500 páginas de novela concentradas en dos horas de espectáculo es algo inaudito que la dramaturga Anna Maria Ricart ha conseguido sin perder un ápice de fuerza, ritmo y tensión. Jane Eyre: Una autobiografía vuelve al Teatre Lliure de Barcelona para volver a colgar el cartel de no quedan entradas. Un éxito indudable que debía volver a casa.
Jane Eyre es uno de esos personajes que a toda actriz le gustaría interpretar. Un personaje que pasa de la niñez a la madurez en un abrir y cerrar de ojos. Repudiada por una familia adoptiva, sufre y aguanta lo inesperado para, al final, redimirse de una vida de penurias jugando con un sentido de la justicia auto-aprendido. Un drama que nos muestra una chica sensata y valiente que no tiene miedo a decir lo que piensa; pese a quién le pese. Una chica avanzada a su tiempo que respira, vive y demanda solo una cosa: libertad.
Durante dos horas (sin entreacto), Ariadna Gil se mete en el papel de Jane Eyre de una forma intensa y libre. Ella es la dueña del personaje, ella, es el personaje. Un personaje que demanda atención y cariño. Una mujer que, como se encarga de recordarnos varias veces, no es hermosa pero que es a la vez tremendamente frágil y fuerte.
Ariadna Gil nos presenta en sí, una chica que respira verdad. Su seguridad sobre el escenario hace que vivamos, escena a escena, un dominio fascinante del personaje y una rápida adaptación al cambio. Ella es vitalidad, simpatía, seguridad. Es la dueña de las tablas en un montaje en el que demuestra la contundencia con la que pisa, con la que se mueve, con la que gesticula… Añadida a la contención creada por el personaje que en momentos parece llegar al límite, Ariadna Gil abandona su apariencia frágil y delicada para enseñarnos un personaje lleno de entereza y carácter.
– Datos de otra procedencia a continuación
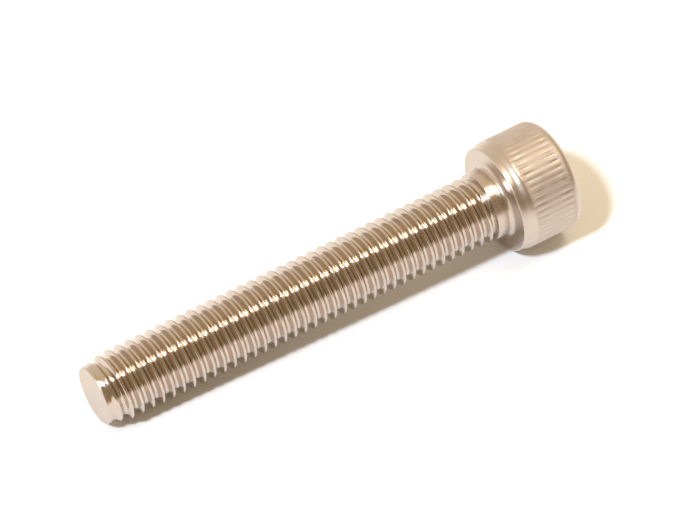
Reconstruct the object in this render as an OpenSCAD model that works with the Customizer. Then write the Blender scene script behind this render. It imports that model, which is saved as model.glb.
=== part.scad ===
// Hex socket cap screw, M8 x 1.25 x 50, knurled head, threaded up to a short collar.
// It lies on its side: +Z is up, the head points along +X, and the screw touches
// the floor with the edge of its head and the first full crest of its thread.
// Each module draws the screw's own frame: +Z along the axis towards the head, and
// the origin at the centre of the bearing face. lie_down() then puts it on the floor.

/* [Thread] */
// Nominal diameter of the thread
thread_d = 8; // [7.6:0.1:8.4]
// How far the crests stay under the nominal diameter
thread_play = 0.2; // [0.05:0.05:0.25]
// Advance of the thread in one turn
pitch = 1.25; // [1.2:0.05:1.5]
// Depth of the groove below the crests
thread_depth = 0.75; // [0.4:0.05:0.8]
// Width of the groove at its bottom
root_w = 0.2; // [0.15:0.05:0.25]
// Angle between the groove's two flanks
flank_angle = 60; // [50:5:60]
// Turns over which the groove rises out of the metal near the head
runout_turns = 0.25; // [0.25:0.25:1]

/* [Shank] */
// Length from the bearing face to the flat end
shank_l = 50; // [20:5:80]
// Diameter of the flat end
tip_d = 6.6; // [6.4:0.1:7.4]
// Length of the taper from the flat end to the full thread
tip_taper_l = 2.25; // [1:0.25:3]
// Diameter of the smooth collar under the head
collar_d = 8; // [7.9:0.1:8.4]
// Length of the collar, fillet included
collar_l = 1.9; // [1:0.1:4]
// Radius of the fillet between collar and bearing face
fillet_r = 0.55; // [0.2:0.05:0.8]

/* [Head] */
// Diameter of the head over the knurl's ridges
head_d = 12.9; // [12.7:0.1:13.3]
// Height of the head
head_h = 7.7; // [7.4:0.1:8.4]
// Diameter of the rim around the bearing face
rim_d = 12.4; // [12:0.1:12.6]
// Radius on that rim
rim_r = 0.2; // [0.1:0.05:0.4]
// Height at which the rim begins to flare
rim_h = 0.5; // [0.4:0.1:0.8]
// Height at which the head has its full diameter
flare_h = 1.5; // [1:0.1:2]
// Radius on the edge around the head's top
top_r = 1; // [0.5:0.1:1.4]

/* [Knurl] */
// Number of grooves around the head
knurl_count = 56; // [40:4:72]
// Depth of a groove
knurl_depth = 0.12; // [0.08:0.02:0.2]
// Width of a groove at the head's surface
knurl_w = 0.4; // [0.3:0.02:0.5]
// Height above the bearing face where the grooves begin, on the flare
knurl_from = 1; // [0.9:0.1:2.5]
// Height above the bearing face where they end
knurl_to = 6.5; // [4:0.1:6.5]

/* [Socket] */
// Hexagon's size across its flats
hex_af = 6; // [5:0.5:7]
// Depth of the hexagon's flats
hex_depth = 4.5; // [4.2:0.1:5]
// Full angle of the cone at the bottom of the socket
point_angle = 150; // [110:5:150]
// Width of the bevel around the socket's mouth, measured across the flats
mouth_bevel = 0.55; // [0.4:0.05:0.8]

/* [Hidden] */

round_fn = 96;                  // true curves: any value above 12
turn_steps = 24;                // flat steps in one turn of the groove
first_turn = 9.5 * 360 / turn_steps;    // where the groove starts; the half step turns a flat down
cut_clear = 0.05;               // how far a cutter stands out of the metal
crest_r = thread_d / 2 - thread_play / 2;
root_r = crest_r - thread_depth;
head_r = head_d / 2;
hex_corner_d = hex_af / cos(30);

// The groove starts a turn before the flat end and rises out of the metal at the collar,
// which neither its full width nor its narrow end may reach.
full_w = root_w + 2 * (thread_depth + cut_clear) * tan(flank_angle / 2);
end_gap = max(full_w / 2 - runout_turns * pitch, root_w / 2 + cut_clear);
groove_z0 = -shank_l - pitch;
groove_steps = floor((shank_l - collar_l + pitch - end_gap) / pitch * turn_steps);
runout_steps = runout_turns * turn_steps;

// Resting on the floor: the axis slopes from the first full crest underneath it up to
// the flare's edge, where a ridge of the knurl touches.
first_crest = pitch * (1 / 2 - first_turn / 360);
full_crest = first_crest + pitch * ceil((tip_taper_l - first_crest) / pitch);
rest_z = [-shank_l + full_crest, flare_h];
lie_angle = atan((head_r - crest_r) / (rest_z[1] - rest_z[0]));
axis_h = crest_r * cos(lie_angle) - rest_z[0] * sin(lie_angle);
top_reach = (head_h - top_r) * cos(lie_angle) + (head_r - top_r) * sin(lie_angle) + top_r;
tip_reach = shank_l * cos(lie_angle) + tip_d / 2 * sin(lie_angle);

// Turned form of the whole screw: half of its section, radius by height.
module half_section() {
    difference() {
        union() {
            polygon([[0, -shank_l], [tip_d / 2, -shank_l], [crest_r, -shank_l + tip_taper_l],
                [crest_r, -collar_l], [collar_d / 2, -collar_l], [collar_d / 2, -fillet_r],
                [collar_d / 2 + fillet_r, -fillet_r], [collar_d / 2 + fillet_r, 0],
                [rim_d / 2 - rim_r, 0], [rim_d / 2, rim_r], [rim_d / 2, rim_h], [head_r, flare_h],
                [head_r, head_h - top_r], [head_r - top_r, head_h], [0, head_h]]);
            translate([rim_d / 2 - rim_r, rim_r]) circle(r = rim_r, $fn = round_fn);
            translate([head_r - top_r, head_h - top_r]) circle(r = top_r, $fn = round_fn);
        }
        translate([collar_d / 2 + fillet_r, -fillet_r]) circle(r = fillet_r, $fn = round_fn);
    }
}

// Corners of the groove's section after i steps, from its bottom to just outside the crests.
function groove_section(i) = let(
    turn = first_turn + 360 * i / turn_steps,
    z = groove_z0 + pitch * i / turn_steps,
    rise = max(0, 1 - (groove_steps - i) / runout_steps) * thread_depth,
    out_w = root_w + 2 * (thread_depth + cut_clear - rise) * tan(flank_angle / 2),
    r = [root_r + rise, crest_r + cut_clear])
    [for (c = [[r[0], -root_w], [r[0], root_w], [r[1], out_w], [r[1], -out_w]])
        [c[0] * cos(turn), c[0] * sin(turn), z + c[1] / 2]];

// The thread's groove: a right-hand helix from past the flat end up to the collar.
module thread_groove() {
    last = 4 * groove_steps;
    polyhedron(
        points = [for (i = [0:groove_steps]) each groove_section(i)],
        faces = concat(
            [[0, 1, 2], [0, 2, 3]],
            [for (i = [0:groove_steps - 1], k = [0:3])
                let(a = 4 * i + k, b = 4 * i + (k + 1) % 4)
                each [[a, a + 4, b], [b, a + 4, b + 4]]],
            [[last + 2, last + 1, last], [last + 3, last + 2, last]]),
        convexity = 10);
}

// One groove of the knurl, at angle 0.
module knurl_groove() {
    w = knurl_w * (knurl_depth + cut_clear) / knurl_depth;
    translate([head_r, 0, knurl_from]) linear_extrude(knurl_to - knurl_from)
        polygon([[-knurl_depth, 0], [cut_clear, -w / 2], [cut_clear, w / 2]]);
}

// Hexagon socket, with a flat facing down: flats, the cone at its bottom and the bevel
// around its mouth.
module socket() {
    mouth_d = hex_af + 2 * mouth_bevel;
    translate([0, 0, head_h - hex_depth]) rotate([0, 0, 30])
        cylinder(d = hex_corner_d, h = hex_depth + cut_clear, $fn = 6);
    point_h = hex_af / 2 / tan(point_angle / 2);
    translate([0, 0, head_h - hex_depth - point_h])
        cylinder(d1 = 0, d2 = hex_af, h = point_h, $fn = round_fn);
    translate([0, 0, head_h - mouth_bevel])
        cylinder(d1 = hex_af, d2 = mouth_d + 2 * cut_clear, h = mouth_bevel + cut_clear, $fn = round_fn);
}

// From the screw's own frame to the floor, with the box centred over the origin.
module lie_down() {
    translate([(tip_reach - top_reach) / 2, 0, axis_h]) rotate([0, 90 - lie_angle, 0]) children();
}

module cap_screw() {
    color([0.78, 0.72, 0.66]) lie_down() difference() {
        rotate_extrude($fn = round_fn) half_section();
        thread_groove();
        for (k = [0:knurl_count - 1]) rotate([0, 0, 360 * (k + 0.5) / knurl_count]) knurl_groove();
        socket();
    }
}

cap_screw();
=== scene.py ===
import math

import bmesh
import bpy
from mathutils import Matrix, Vector, noise


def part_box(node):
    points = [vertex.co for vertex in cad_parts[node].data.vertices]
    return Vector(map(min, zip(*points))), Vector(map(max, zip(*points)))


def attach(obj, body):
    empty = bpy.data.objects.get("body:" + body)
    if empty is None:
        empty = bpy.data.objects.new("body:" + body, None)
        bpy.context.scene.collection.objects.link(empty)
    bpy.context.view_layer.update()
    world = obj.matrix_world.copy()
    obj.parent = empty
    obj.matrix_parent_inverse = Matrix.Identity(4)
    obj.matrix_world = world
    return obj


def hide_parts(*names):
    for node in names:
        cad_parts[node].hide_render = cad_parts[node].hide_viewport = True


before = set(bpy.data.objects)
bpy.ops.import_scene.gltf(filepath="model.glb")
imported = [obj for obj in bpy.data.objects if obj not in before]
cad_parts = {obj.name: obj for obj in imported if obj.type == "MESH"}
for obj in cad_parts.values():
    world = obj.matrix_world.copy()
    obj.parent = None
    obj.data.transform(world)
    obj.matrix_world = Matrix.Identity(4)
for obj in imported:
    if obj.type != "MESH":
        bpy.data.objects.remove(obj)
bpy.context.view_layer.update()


# ---------------------------------------------------------------------------
# Cap screw: one piece of plain stainless steel wire, headed cold, with its
# thread rolled on, its head knurled between rollers and its hexagon punched.
# It lies loose, on the edge of its head and on the first full crest of its thread.
# ---------------------------------------------------------------------------

# Sizes are in millimetres, in the screw's own frame: z runs along the axis towards the head
# from 0 at the bearing face, and x points down to the floor.
screw = bmesh.new()
SLACK = 0.01                    # points this close count as level, or as on the surface
SHORT = 0.03                    # width of the narrow faces that keep flat and round apart


def arc(centre_r, centre_z, radius, start, end, steps):
    """Points (r, z) along an arc; angles in degrees from the outward direction."""
    angles = [math.radians(start + (end - start) * i / steps) for i in range(steps + 1)]
    return [(centre_r + radius * math.cos(a), centre_z + radius * math.sin(a)) for a in angles]


def wire(bm, points):
    """A chain of edges through points (r, z) at angle 0."""
    verts = [bm.verts.new((r, 0, z)) for r, z in points]
    return verts + [bm.edges.new(pair) for pair in zip(verts, verts[1:])]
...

Junto a ella, podemos disfrutar de Abel Folk como Rochester. Sublime co-protagonista del montaje y contrapunto en esencia. Rochester es un personaje cautivador. Un personaje que esconde un secreto oscuro. Jane solo se interesa por él de una forma sencilla cuando la contrata como institutriz pero, obviando las habladurías, llega a enamorarse de él.
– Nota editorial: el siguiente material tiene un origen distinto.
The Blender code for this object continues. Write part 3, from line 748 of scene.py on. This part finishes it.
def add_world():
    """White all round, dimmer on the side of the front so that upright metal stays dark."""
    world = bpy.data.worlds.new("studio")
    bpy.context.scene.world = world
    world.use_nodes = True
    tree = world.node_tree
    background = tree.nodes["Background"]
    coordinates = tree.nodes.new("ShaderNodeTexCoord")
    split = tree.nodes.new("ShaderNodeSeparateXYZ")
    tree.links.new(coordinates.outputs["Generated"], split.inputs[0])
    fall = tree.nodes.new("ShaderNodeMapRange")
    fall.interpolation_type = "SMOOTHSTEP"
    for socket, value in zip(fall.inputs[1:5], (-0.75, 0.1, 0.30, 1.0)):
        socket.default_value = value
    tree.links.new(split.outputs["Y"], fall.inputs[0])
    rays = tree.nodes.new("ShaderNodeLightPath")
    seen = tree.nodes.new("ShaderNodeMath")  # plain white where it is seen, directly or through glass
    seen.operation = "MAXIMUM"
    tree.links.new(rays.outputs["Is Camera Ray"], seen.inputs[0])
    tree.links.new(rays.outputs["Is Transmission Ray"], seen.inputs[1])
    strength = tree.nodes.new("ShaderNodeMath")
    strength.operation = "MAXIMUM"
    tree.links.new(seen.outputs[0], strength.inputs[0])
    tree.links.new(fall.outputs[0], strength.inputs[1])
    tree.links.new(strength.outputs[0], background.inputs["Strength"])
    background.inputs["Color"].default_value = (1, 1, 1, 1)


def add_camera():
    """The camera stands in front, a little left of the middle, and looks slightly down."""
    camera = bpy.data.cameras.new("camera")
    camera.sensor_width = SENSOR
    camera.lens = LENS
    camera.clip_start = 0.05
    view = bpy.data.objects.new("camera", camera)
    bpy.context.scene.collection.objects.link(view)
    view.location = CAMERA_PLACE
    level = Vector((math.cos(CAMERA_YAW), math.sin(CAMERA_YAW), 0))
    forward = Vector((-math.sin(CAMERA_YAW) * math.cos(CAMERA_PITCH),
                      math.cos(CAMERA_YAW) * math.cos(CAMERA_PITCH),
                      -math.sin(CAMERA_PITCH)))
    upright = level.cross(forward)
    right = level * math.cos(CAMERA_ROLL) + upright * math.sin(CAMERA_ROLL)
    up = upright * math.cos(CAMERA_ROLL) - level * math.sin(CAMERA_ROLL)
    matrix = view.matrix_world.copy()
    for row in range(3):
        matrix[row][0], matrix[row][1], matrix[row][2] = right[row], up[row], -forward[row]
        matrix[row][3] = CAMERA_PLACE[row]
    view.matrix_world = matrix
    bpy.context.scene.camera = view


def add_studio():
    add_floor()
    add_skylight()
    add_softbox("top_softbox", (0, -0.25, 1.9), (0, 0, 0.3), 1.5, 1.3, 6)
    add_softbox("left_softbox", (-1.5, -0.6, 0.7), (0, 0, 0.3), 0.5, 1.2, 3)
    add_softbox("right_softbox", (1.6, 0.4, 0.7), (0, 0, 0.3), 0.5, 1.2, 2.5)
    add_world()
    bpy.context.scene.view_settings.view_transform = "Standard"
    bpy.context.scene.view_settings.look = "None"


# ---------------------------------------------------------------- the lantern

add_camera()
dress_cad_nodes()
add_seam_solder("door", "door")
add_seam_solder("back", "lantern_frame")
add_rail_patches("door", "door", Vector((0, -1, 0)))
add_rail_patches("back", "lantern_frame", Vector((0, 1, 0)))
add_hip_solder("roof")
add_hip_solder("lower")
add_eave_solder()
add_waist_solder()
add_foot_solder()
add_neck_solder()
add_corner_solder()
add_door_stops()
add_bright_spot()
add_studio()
A su lado, cinco actores desdoblan multitud de personajes: Jordi Collet es el estricto y ferviente Blocklehurst además del indiano Mason, que comparte un secreto con Rochester; Magda Puig es tanto la pequeña Adèle como la vanidosa Blanche; Gabriela Flores es tierna como Helen y desquiciada como la vampírica Antoniette; Joan Negrié brilla como el religioso St. John, y Pepa López toca toda una serie de mujeres maduras, desde la desagradable tía Reed a la parlanchina Sra. Fairfax o la oportunista Lady Ingram. Todos ellos, dirigidos por Carme Portaceli, presentan unos personajes distantes y rudos en total oposición con Jane Eyre. Algo que hace que notemos aún más la distancia y la crudeza que esconde el texto.
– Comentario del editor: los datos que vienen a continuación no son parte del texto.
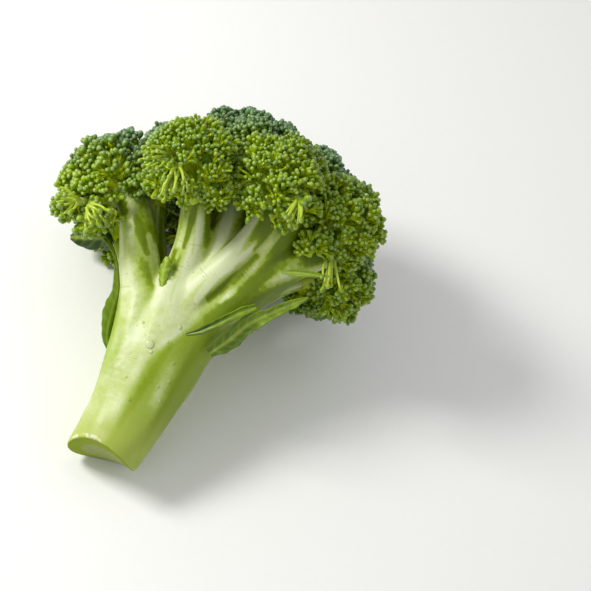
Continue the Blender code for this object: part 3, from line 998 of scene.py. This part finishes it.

La música recrudece aún más esta sensación. Ideada, sin duda alguna por su ejecución, por Clara Peya, hacen que respiremos aires turbulentos y un clima tempestuoso que ayudan a propagar esa tensión intrínseca en el montaje. Alba Haro al violoncelo y Clara Lai (o Laia Vallès) al piano, interpretan en directo una banda sonora compuesta por golpes rítmicos, estrés en las cuerdas del piano y melodías siniestras.
Por su parte, Anna Alcubierre presenta un espacio escénico blanco minimalista que juega con pocos objetos de atrezzo y que hace que nos imaginemos todo lo que el texto desea sugerir. Este, se apoya inteligentemente por las proyecciones de Eugenio Szwarcer y los espejos que extienden el espacio escénico hasta el infinito, presentando un espacio escénico sencillo que nos ayuda a avanzar entre escenas en tan solo un segundo. El vestuario de Antonio Belart se ciñe también al minimalismo creado para el conjunto de la obra, llegando a contrastar el monocromático negro de los trajes con algunas apariciones de personajes puntuales un poco más libertinas.
En su conjunto, Jane Eyre se convierte en una obra dramática contundente que reclama justicia, libertad e igualdad para la mujer. Pero, sobretodo, pide respecto; algo que Charlotte Brontë tuvo la desfachatez de requerir en la época victoriana y que parece que en estos días es necesario recordar a más de uno.